● **WHAT THE TASK REQUIRES**: Give the data below again, word for word.

··········

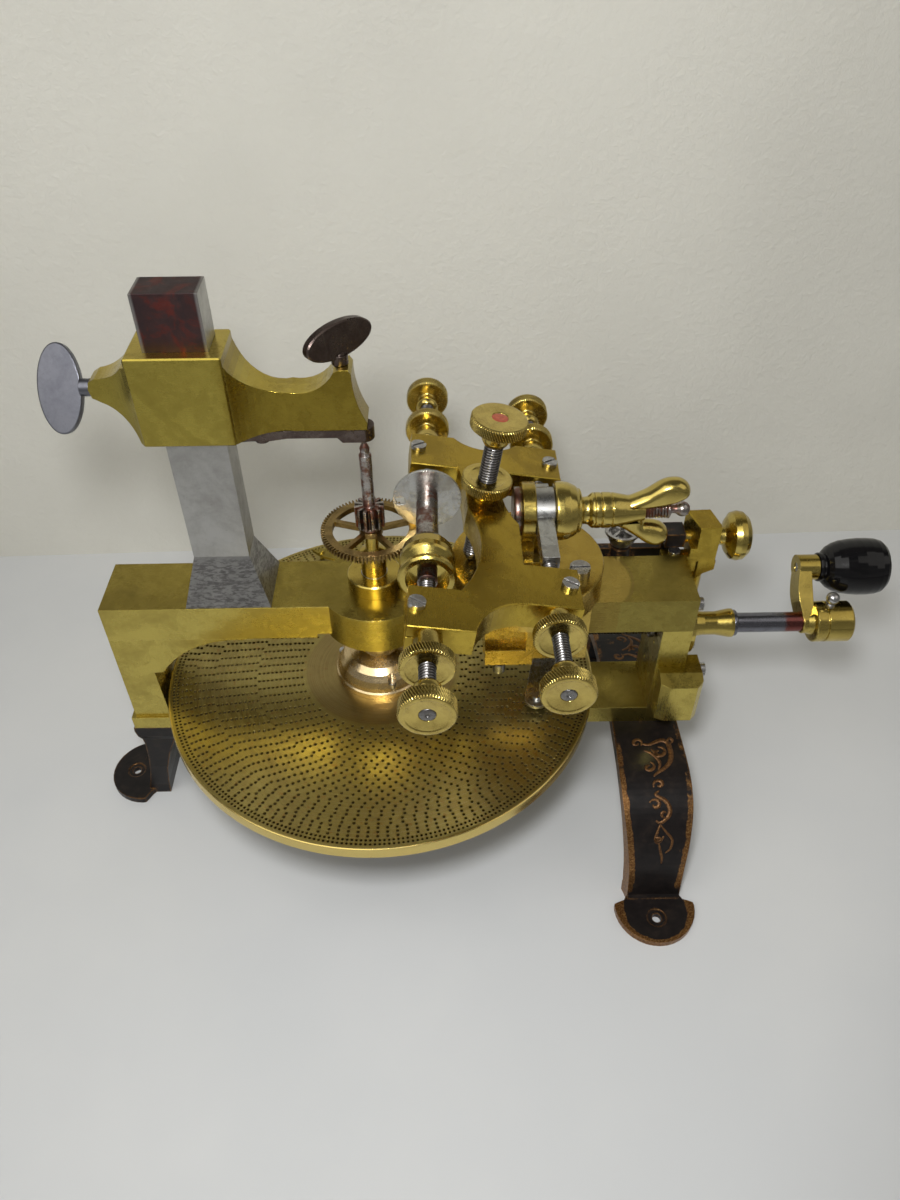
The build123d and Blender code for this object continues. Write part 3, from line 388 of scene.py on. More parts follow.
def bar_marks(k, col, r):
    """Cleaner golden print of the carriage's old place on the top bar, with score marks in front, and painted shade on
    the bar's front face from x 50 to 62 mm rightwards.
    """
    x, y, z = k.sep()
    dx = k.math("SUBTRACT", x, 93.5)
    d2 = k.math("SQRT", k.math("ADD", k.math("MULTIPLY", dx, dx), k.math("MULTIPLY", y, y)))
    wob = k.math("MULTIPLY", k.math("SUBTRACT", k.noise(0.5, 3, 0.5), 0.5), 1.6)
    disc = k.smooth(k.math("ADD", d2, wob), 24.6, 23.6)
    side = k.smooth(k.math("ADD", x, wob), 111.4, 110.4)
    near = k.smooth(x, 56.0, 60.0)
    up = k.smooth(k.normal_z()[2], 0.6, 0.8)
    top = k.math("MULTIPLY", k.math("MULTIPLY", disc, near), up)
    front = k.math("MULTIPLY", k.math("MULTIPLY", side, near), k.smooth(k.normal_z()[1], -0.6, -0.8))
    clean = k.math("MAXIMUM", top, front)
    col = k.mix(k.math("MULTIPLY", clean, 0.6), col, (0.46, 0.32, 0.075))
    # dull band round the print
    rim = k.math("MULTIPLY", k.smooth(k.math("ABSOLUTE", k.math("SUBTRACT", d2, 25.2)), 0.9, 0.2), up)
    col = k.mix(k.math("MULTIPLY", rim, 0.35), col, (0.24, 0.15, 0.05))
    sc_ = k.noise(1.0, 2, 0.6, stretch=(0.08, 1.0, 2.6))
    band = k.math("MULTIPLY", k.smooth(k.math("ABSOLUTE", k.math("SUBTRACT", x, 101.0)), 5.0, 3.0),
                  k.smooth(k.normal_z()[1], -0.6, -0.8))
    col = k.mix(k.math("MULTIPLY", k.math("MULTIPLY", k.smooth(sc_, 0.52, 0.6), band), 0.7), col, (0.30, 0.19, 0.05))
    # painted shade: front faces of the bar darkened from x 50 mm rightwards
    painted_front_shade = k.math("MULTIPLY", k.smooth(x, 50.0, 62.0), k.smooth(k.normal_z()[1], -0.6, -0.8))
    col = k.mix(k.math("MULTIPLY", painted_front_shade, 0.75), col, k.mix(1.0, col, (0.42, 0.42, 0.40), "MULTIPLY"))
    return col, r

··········

● **CORRECT ANSWER**:
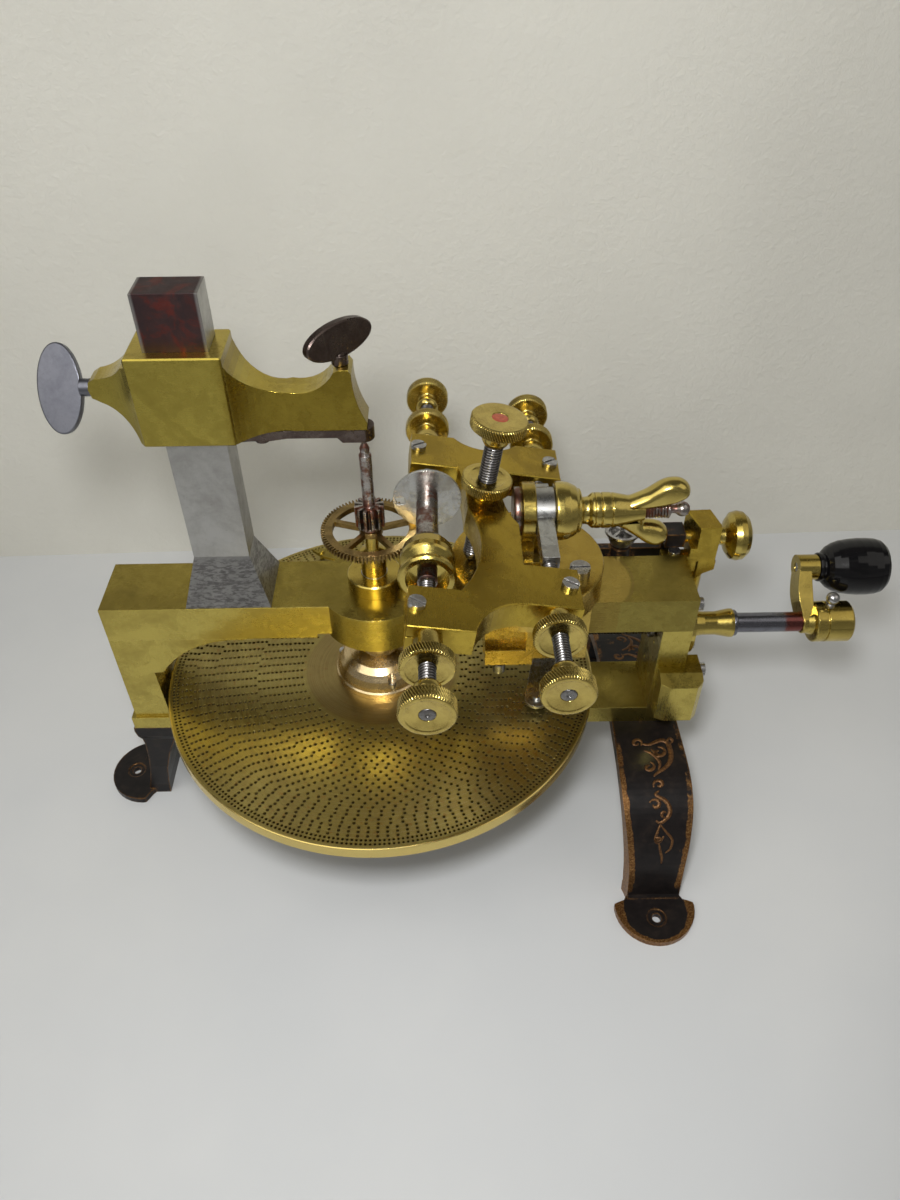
The build123d and Blender code for this object continues. Write part 3, from line 388 of scene.py on. More parts follow.
def bar_marks(k, col, r):
    """Cleaner golden print of the carriage's old place on the top bar, with score marks in front, and painted shade on
    the bar's front face from x 50 to 62 mm rightwards.
    """
    x, y, z = k.sep()
    dx = k.math("SUBTRACT", x, 93.5)
    d2 = k.math("SQRT", k.math("ADD", k.math("MULTIPLY", dx, dx), k.math("MULTIPLY", y, y)))
    wob = k.math("MULTIPLY", k.math("SUBTRACT", k.noise(0.5, 3, 0.5), 0.5), 1.6)
    disc = k.smooth(k.math("ADD", d2, wob), 24.6, 23.6)
    side = k.smooth(k.math("ADD", x, wob), 111.4, 110.4)
    near = k.smooth(x, 56.0, 60.0)
    up = k.smooth(k.normal_z()[2], 0.6, 0.8)
    top = k.math("MULTIPLY", k.math("MULTIPLY", disc, near), up)
    front = k.math("MULTIPLY", k.math("MULTIPLY", side, near), k.smooth(k.normal_z()[1], -0.6, -0.8))
    clean = k.math("MAXIMUM", top, front)
    col = k.mix(k.math("MULTIPLY", clean, 0.6), col, (0.46, 0.32, 0.075))
    # dull band round the print
    rim = k.math("MULTIPLY", k.smooth(k.math("ABSOLUTE", k.math("SUBTRACT", d2, 25.2)), 0.9, 0.2), up)
    col = k.mix(k.math("MULTIPLY", rim, 0.35), col, (0.24, 0.15, 0.05))
    sc_ = k.noise(1.0, 2, 0.6, stretch=(0.08, 1.0, 2.6))
    band = k.math("MULTIPLY", k.smooth(k.math("ABSOLUTE", k.math("SUBTRACT", x, 101.0)), 5.0, 3.0),
                  k.smooth(k.normal_z()[1], -0.6, -0.8))
    col = k.mix(k.math("MULTIPLY", k.math("MULTIPLY", k.smooth(sc_, 0.52, 0.6), band), 0.7), col, (0.30, 0.19, 0.05))
    # painted shade: front faces of the bar darkened from x 50 mm rightwards
    painted_front_shade = k.math("MULTIPLY", k.smooth(x, 50.0, 62.0), k.smooth(k.normal_z()[1], -0.6, -0.8))
    col = k.mix(k.math("MULTIPLY", painted_front_shade, 0.75), col, k.mix(1.0, col, (0.42, 0.42, 0.40), "MULTIPLY"))
    return col, r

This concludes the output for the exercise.